Weidmann, der 44-jährige frühere Wirtschaftsberater von Angela Merkels, ist damit nicht nur im EZB-Rat isoliert, sondern auch auf der politischen Bühne. Laut "Bild" soll er in den vergangenen Wochen mehrfach an Rücktritt gedacht haben, die Kanzlerin habe ihn jedoch zum Bleiben überredet. Auch Weidmanns Vorgänger Axel Weber und der frühere EZB-Chefvolkswirt Jürgen Stark waren schon zurückgetreten, weil sie die Anleihekäufe ablehnten.

In Weidmanns Umfeld wurden Rücktrittsgedanken allerdings nicht bestätigt. "Derlei Gespräche fanden nicht statt. Weidmann ist auch kein Typ für einen Rücktritt", hieß es in hochrangigen Bundesbankkreisen. Noch Anfang der Woche hatte Weidmann dem "Spiegel" gesagt, er könne seiner Aufgabe am besten gerecht werden, wenn er im Amt bleibe. Auch in Berliner Regierungskreisen gab es keine Bestätigung. Dennoch kam von der Kanzlerin erneut eine Art aufmunterndes Schulterklopfen für Weidmann. "Bundeskanzlerin Angela Merkel stärkt Jens Weidmann als unserem Bundesbanker den Rücken, dass er möglichst viel Einfluss innerhalb der EZB hat", sagte Vize-Regierungssprecher Georg Streiter. Ähnlich hatte es Merkel selbst am vergangenen Sonntag formuliert.

Entschieden wird im EZB-Rat am kommenden Donnerstag.

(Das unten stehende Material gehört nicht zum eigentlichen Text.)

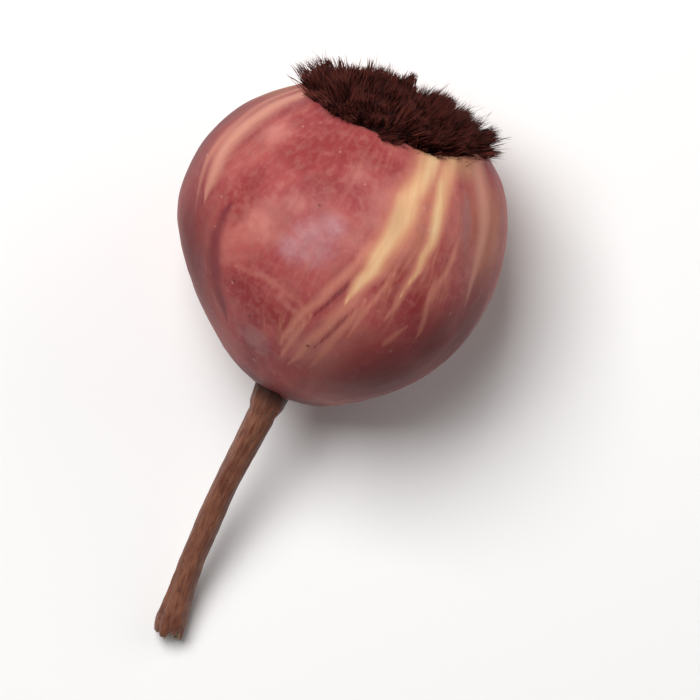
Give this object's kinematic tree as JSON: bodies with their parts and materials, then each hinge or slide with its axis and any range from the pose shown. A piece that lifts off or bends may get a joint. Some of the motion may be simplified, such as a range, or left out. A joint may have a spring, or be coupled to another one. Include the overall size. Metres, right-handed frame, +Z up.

Voraussetzung dafür, dass die EZB Anleihen bedrohter Länder aufkaufe, werde sein, dass diese zuvor einen Hilfsantrag bei den Euro-Rettungsfonds stellten, hatte Draghi bereits erläutert. Die EZB will damit sicherstellen, dass die Länder weiter Reformen durchführen und sich nicht auf die EZB-Hilfe verlassen.

Der Bundesregierung kommt dieser Ausweg aus der Krise gelegen: Er nimmt von ihr den Druck, weitere politische Schritte durchzusetzen. Nicht nur von Rösler, auch in der Union gibt es Zustimmung zu Draghis Plänen. "Draghi hat klargemacht, dass zuerst der Hilfsantrag da sein muss, bevor geholfen wird. Das halte ich für klug", sagte Unionsfraktionsvize Michael Meister. Überhaupt verhalte sich der EZB-Chef "extrem klug".

Gegen deutschen Willen soll die EZB auch bei der Bankenaufsicht stark an Einfluss gewinnen. EU-Binnenmarktkommissar Michel Barnier will alle 6000 europäischen Geldhäuser künftig von der EZB überwachen lassen. Sparkassen und Volksbanken laufen bereits Sturm. Bundesfinanzminister Wolfgang Schäuble (CDU) will nur die 25 größten europäischen Institute der EZB-Aufsicht unterstellen.